[Exercise task] Lines containing the word "Blender" should be extracted in full.

## start

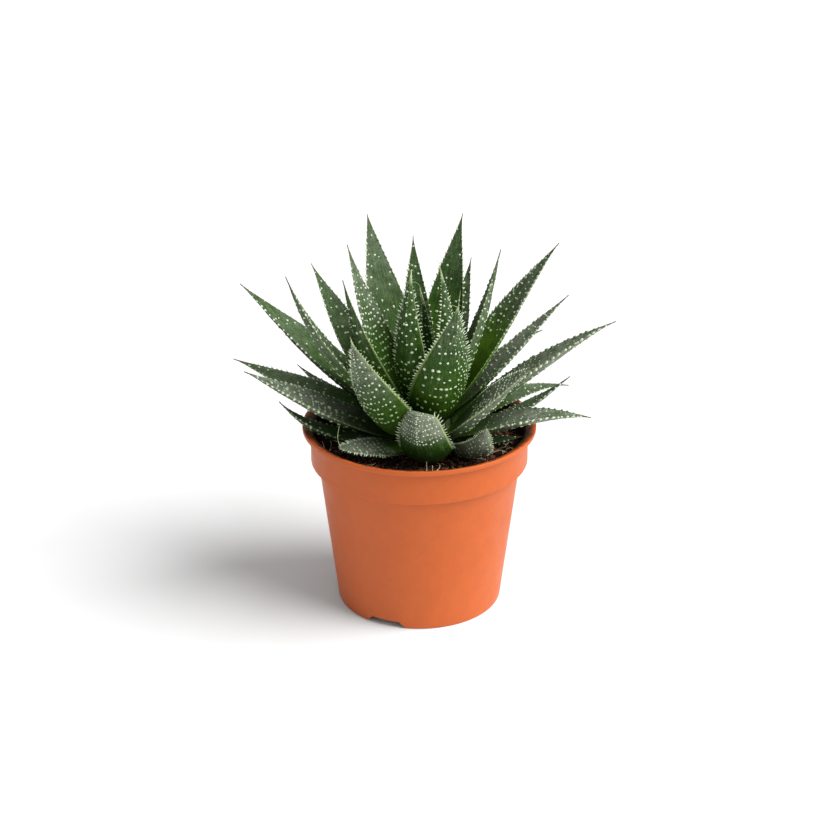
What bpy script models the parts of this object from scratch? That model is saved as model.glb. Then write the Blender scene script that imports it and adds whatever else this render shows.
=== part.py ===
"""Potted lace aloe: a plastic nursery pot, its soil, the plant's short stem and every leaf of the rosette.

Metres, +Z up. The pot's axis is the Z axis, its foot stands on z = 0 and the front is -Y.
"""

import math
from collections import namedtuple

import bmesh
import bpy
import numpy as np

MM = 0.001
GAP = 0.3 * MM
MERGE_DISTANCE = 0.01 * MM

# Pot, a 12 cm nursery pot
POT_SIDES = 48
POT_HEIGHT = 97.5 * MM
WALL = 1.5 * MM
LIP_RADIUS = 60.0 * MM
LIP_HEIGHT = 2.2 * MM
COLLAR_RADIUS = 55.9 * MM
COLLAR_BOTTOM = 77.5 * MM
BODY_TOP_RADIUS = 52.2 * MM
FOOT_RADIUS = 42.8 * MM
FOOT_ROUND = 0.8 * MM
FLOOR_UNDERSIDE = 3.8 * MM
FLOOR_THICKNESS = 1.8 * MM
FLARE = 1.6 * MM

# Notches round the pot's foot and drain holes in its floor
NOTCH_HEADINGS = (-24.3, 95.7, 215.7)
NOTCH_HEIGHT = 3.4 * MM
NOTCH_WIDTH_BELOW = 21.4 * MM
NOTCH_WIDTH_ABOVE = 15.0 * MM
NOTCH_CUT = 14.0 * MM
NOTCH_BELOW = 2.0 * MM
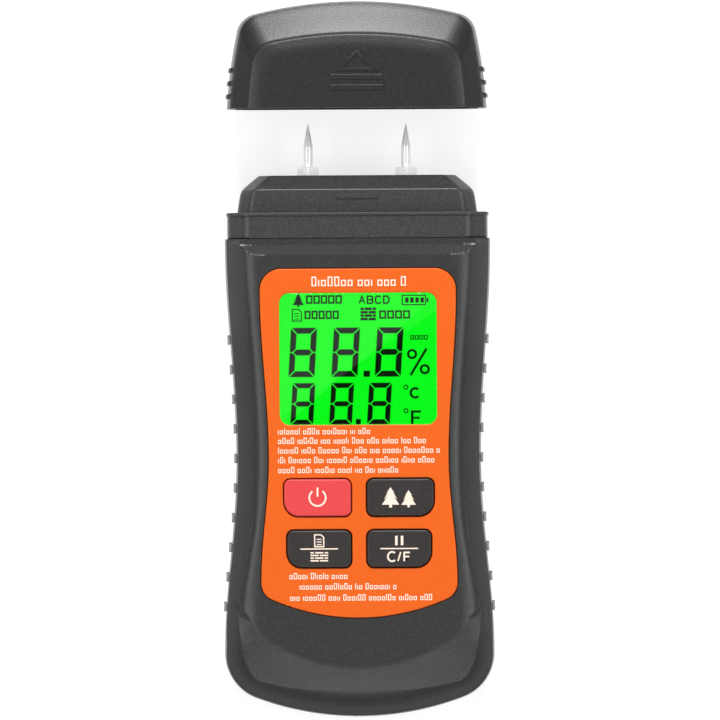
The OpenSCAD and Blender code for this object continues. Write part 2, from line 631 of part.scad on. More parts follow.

## end

[Reply to the exercise]
What bpy script models the parts of this object from scratch? That model is saved as model.glb. Then write the Blender scene script that imports it and adds whatever else this render shows.
The OpenSCAD and Blender code for this object continues. Write part 2, from line 631 of part.scad on. More parts follow.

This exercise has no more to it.